_Problem:_ Return the material below in full and exactly.
┏━━
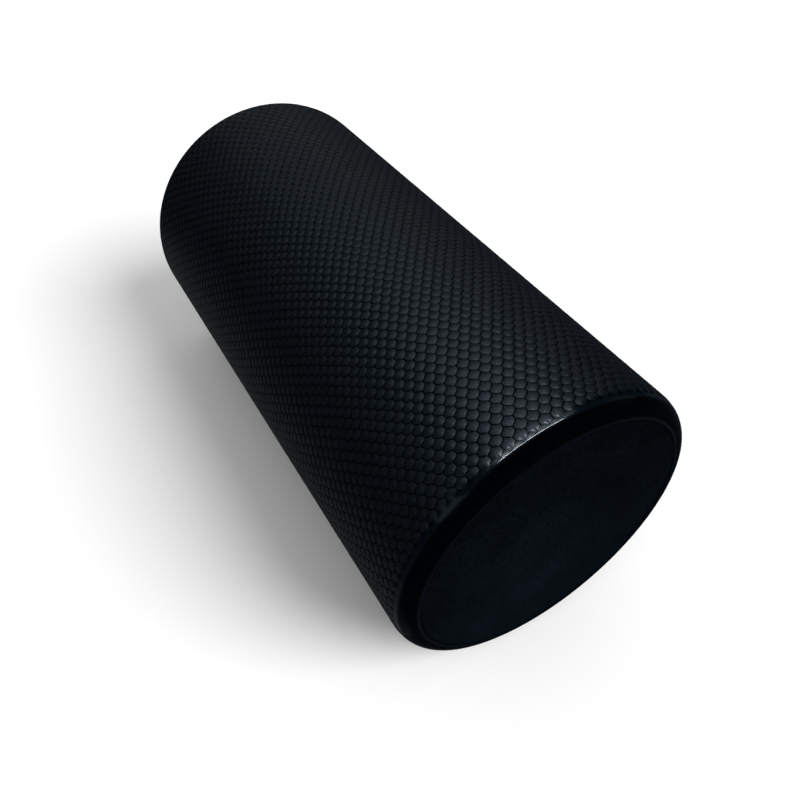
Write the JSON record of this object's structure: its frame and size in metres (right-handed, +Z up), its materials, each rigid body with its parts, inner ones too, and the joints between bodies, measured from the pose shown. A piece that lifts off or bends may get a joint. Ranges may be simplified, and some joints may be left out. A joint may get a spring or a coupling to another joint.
{
  "type": "foam roller",
  "caption": "Solid cylindrical foam roller with a fine diamond-embossed dark skin, rounded shoulders and flat matt foam ends, lying on its side.",
  "frame": {"origin": "on the floor, under the middle of the roller as it lies on its side", "axes": "+X along the roller's axis, towards its right end, +Z up"},
  "size_m": [0.3, 0.15, 0.15],
  "materials": {
    "skin_foam": "satin embossed skin",
    "disc_foam": "matt fine-grained cut foam",
    "core_foam": "matt cut foam"
  },
  "bodies": {
    "root": {"embossed_skin": "skin_foam", "end_disc_right": "disc_foam", "end_disc_left": "disc_foam", "core_slab_bottom": "core_foam", "core_slab_middle": "core_foam", "core_slab_top": "core_foam"}
  },
  "joints": []
}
┗━━
_Written answer:_
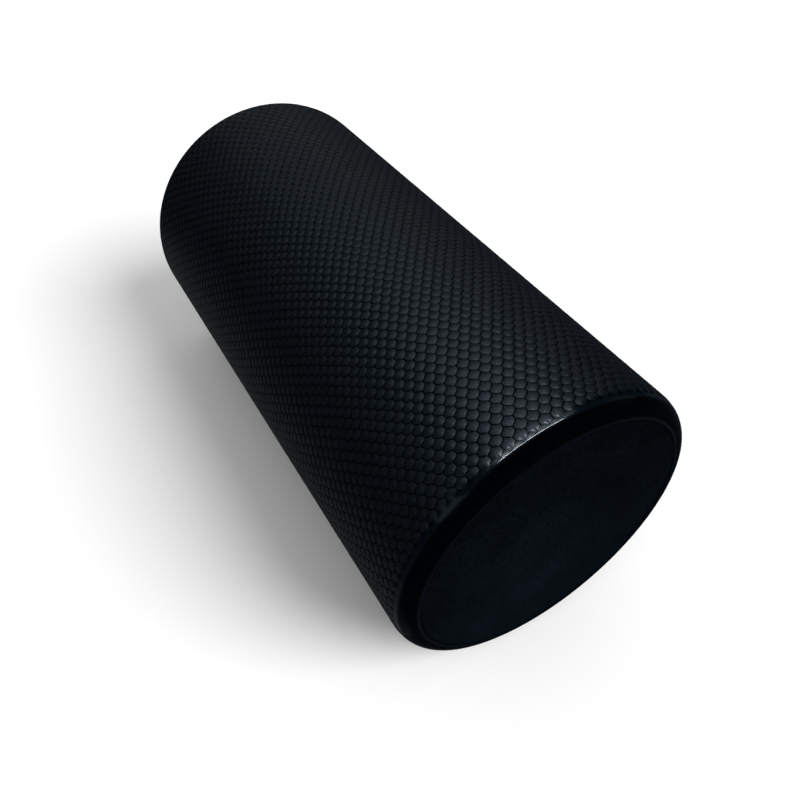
Write the JSON record of this object's structure: its frame and size in metres (right-handed, +Z up), its materials, each rigid body with its parts, inner ones too, and the joints between bodies, measured from the pose shown. A piece that lifts off or bends may get a joint. Ranges may be simplified, and some joints may be left out. A joint may get a spring or a coupling to another joint.
{
  "type": "foam roller",
  "caption": "Solid cylindrical foam roller with a fine diamond-embossed dark skin, rounded shoulders and flat matt foam ends, lying on its side.",
  "frame": {"origin": "on the floor, under the middle of the roller as it lies on its side", "axes": "+X along the roller's axis, towards its right end, +Z up"},
  "size_m": [0.3, 0.15, 0.15],
  "materials": {
    "skin_foam": "satin embossed skin",
    "disc_foam": "matt fine-grained cut foam",
    "core_foam": "matt cut foam"
  },
  "bodies": {
    "root": {"embossed_skin": "skin_foam", "end_disc_right": "disc_foam", "end_disc_left": "disc_foam", "core_slab_bottom": "core_foam", "core_slab_middle": "core_foam", "core_slab_top": "core_foam"}
  },
  "joints": []
}